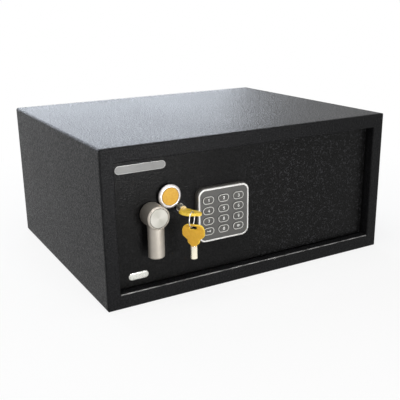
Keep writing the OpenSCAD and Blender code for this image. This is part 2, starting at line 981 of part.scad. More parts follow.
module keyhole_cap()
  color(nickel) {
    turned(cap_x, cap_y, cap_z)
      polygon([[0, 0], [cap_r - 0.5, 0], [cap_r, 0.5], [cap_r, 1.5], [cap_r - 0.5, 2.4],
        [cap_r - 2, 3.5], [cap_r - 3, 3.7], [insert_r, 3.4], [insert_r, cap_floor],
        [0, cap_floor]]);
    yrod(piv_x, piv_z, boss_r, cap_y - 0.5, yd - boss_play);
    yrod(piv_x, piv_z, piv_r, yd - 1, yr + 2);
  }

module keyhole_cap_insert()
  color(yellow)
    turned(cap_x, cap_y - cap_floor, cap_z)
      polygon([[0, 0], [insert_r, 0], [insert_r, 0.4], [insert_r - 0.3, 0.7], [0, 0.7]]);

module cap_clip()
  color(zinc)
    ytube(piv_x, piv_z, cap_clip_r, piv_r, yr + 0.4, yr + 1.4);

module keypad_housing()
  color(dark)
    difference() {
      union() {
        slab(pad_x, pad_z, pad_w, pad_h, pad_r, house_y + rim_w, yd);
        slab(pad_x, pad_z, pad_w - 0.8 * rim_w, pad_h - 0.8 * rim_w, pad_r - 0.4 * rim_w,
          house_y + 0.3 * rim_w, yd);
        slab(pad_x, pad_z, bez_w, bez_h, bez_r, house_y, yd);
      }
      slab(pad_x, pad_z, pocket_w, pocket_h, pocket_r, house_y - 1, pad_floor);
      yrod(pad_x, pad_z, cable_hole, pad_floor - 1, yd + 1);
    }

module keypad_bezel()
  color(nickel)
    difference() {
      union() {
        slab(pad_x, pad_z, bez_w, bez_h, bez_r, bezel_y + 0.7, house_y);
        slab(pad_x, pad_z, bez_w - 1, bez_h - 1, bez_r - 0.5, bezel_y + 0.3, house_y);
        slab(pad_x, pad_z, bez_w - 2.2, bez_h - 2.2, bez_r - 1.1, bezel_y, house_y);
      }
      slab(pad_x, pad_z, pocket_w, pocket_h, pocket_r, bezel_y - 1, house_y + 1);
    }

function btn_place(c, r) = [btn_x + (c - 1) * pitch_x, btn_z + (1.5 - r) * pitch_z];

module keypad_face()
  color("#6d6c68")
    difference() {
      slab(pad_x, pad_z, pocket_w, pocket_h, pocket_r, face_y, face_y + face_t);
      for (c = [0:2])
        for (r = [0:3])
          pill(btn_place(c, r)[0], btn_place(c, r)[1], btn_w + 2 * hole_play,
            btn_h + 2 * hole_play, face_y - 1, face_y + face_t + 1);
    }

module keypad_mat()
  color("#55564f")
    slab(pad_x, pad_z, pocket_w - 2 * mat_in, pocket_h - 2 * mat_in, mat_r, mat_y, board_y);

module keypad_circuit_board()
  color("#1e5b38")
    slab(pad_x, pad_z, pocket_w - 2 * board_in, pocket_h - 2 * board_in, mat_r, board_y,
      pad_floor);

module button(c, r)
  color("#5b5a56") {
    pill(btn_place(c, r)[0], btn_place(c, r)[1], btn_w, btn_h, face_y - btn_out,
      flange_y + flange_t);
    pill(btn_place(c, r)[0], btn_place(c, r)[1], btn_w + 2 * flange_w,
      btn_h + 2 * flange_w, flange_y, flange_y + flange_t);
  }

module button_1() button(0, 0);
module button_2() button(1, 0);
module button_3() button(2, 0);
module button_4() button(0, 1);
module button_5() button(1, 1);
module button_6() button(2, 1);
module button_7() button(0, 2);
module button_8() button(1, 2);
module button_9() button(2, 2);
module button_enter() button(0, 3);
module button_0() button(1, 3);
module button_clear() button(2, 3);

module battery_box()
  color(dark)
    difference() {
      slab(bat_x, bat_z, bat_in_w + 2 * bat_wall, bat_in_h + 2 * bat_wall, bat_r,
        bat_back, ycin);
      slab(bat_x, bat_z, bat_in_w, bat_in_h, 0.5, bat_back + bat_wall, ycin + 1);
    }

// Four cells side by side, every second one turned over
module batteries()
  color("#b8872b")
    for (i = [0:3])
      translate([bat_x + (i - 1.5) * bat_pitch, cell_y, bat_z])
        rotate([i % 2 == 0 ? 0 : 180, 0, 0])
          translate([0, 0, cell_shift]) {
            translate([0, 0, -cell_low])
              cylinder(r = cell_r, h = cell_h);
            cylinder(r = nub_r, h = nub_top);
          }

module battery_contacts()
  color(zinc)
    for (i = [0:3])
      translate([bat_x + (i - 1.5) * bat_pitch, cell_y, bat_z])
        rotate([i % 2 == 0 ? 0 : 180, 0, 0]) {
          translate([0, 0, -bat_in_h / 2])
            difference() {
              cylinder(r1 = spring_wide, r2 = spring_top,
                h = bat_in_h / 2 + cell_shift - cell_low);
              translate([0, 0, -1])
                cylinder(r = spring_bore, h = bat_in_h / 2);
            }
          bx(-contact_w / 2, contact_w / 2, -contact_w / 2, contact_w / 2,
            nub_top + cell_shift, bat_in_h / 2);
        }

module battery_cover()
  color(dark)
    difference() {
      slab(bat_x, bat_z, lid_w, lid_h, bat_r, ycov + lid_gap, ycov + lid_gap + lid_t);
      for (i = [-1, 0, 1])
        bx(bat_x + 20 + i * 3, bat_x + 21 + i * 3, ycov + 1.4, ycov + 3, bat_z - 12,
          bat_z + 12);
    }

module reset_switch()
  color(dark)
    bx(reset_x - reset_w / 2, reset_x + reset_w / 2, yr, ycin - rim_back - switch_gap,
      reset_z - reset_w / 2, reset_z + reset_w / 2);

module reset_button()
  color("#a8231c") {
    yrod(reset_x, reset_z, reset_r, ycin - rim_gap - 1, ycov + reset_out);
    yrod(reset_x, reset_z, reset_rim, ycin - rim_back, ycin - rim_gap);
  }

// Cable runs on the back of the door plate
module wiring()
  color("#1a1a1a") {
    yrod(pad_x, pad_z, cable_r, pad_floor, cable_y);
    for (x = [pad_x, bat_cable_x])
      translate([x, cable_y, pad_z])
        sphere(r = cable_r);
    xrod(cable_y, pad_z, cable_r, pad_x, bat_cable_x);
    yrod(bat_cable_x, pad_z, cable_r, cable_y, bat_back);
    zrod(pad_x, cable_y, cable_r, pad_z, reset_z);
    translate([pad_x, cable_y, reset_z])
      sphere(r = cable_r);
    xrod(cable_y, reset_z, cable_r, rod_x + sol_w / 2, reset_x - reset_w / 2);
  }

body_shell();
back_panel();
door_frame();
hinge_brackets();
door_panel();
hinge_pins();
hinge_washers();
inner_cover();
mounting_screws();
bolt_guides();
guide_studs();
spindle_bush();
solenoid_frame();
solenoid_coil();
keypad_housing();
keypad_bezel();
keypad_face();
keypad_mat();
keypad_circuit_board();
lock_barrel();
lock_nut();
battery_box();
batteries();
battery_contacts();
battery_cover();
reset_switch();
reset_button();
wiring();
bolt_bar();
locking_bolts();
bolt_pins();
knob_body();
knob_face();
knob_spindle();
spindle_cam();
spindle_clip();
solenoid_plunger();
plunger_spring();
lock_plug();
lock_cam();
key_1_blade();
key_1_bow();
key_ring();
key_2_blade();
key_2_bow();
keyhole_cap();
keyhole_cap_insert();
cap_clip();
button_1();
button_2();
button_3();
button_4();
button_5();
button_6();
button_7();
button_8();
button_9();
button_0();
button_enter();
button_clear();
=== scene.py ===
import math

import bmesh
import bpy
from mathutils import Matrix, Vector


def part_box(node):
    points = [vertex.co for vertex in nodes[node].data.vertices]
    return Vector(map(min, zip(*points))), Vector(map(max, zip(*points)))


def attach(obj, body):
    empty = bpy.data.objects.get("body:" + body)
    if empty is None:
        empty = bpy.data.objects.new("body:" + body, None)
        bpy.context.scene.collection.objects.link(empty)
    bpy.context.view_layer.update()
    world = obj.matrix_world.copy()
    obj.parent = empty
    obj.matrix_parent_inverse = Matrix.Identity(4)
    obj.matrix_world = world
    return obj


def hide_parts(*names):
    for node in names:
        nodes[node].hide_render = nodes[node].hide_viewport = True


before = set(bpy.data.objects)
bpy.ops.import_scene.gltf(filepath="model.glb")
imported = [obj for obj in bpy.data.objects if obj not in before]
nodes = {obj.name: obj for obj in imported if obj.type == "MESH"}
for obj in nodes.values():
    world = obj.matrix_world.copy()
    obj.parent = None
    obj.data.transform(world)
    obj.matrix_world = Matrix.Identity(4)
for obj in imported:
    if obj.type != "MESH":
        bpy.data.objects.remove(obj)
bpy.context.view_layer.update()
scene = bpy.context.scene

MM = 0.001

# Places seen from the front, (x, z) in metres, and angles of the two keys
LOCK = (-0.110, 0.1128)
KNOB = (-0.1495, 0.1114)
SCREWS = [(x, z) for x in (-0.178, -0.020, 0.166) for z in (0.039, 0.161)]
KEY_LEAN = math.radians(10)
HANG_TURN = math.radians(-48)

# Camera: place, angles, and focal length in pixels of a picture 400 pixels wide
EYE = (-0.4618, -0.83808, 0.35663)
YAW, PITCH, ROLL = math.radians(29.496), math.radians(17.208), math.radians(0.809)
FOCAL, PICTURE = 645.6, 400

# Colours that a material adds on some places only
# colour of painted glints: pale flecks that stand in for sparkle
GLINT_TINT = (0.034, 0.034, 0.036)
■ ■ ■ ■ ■
** Job **
From the line containing "for node in" down to the final line of the data, write out every line exactly; both the first and last of these belong in your answer, and nothing else does.

** Result of this exercise **
    for node in names:
        nodes[node].hide_render = nodes[node].hide_viewport = True


before = set(bpy.data.objects)
bpy.ops.import_scene.gltf(filepath="model.glb")
imported = [obj for obj in bpy.data.objects if obj not in before]
nodes = {obj.name: obj for obj in imported if obj.type == "MESH"}
for obj in nodes.values():
    world = obj.matrix_world.copy()
    obj.parent = None
    obj.data.transform(world)
    obj.matrix_world = Matrix.Identity(4)
for obj in imported:
    if obj.type != "MESH":
        bpy.data.objects.remove(obj)
bpy.context.view_layer.update()
scene = bpy.context.scene

MM = 0.001

# Places seen from the front, (x, z) in metres, and angles of the two keys
LOCK = (-0.110, 0.1128)
KNOB = (-0.1495, 0.1114)
SCREWS = [(x, z) for x in (-0.178, -0.020, 0.166) for z in (0.039, 0.161)]
KEY_LEAN = math.radians(10)
HANG_TURN = math.radians(-48)

# Camera: place, angles, and focal length in pixels of a picture 400 pixels wide
EYE = (-0.4618, -0.83808, 0.35663)
YAW, PITCH, ROLL = math.radians(29.496), math.radians(17.208), math.radians(0.809)
FOCAL, PICTURE = 645.6, 400

# Colours that a material adds on some places only
# colour of painted glints: pale flecks that stand in for sparkle
GLINT_TINT = (0.034, 0.034, 0.036)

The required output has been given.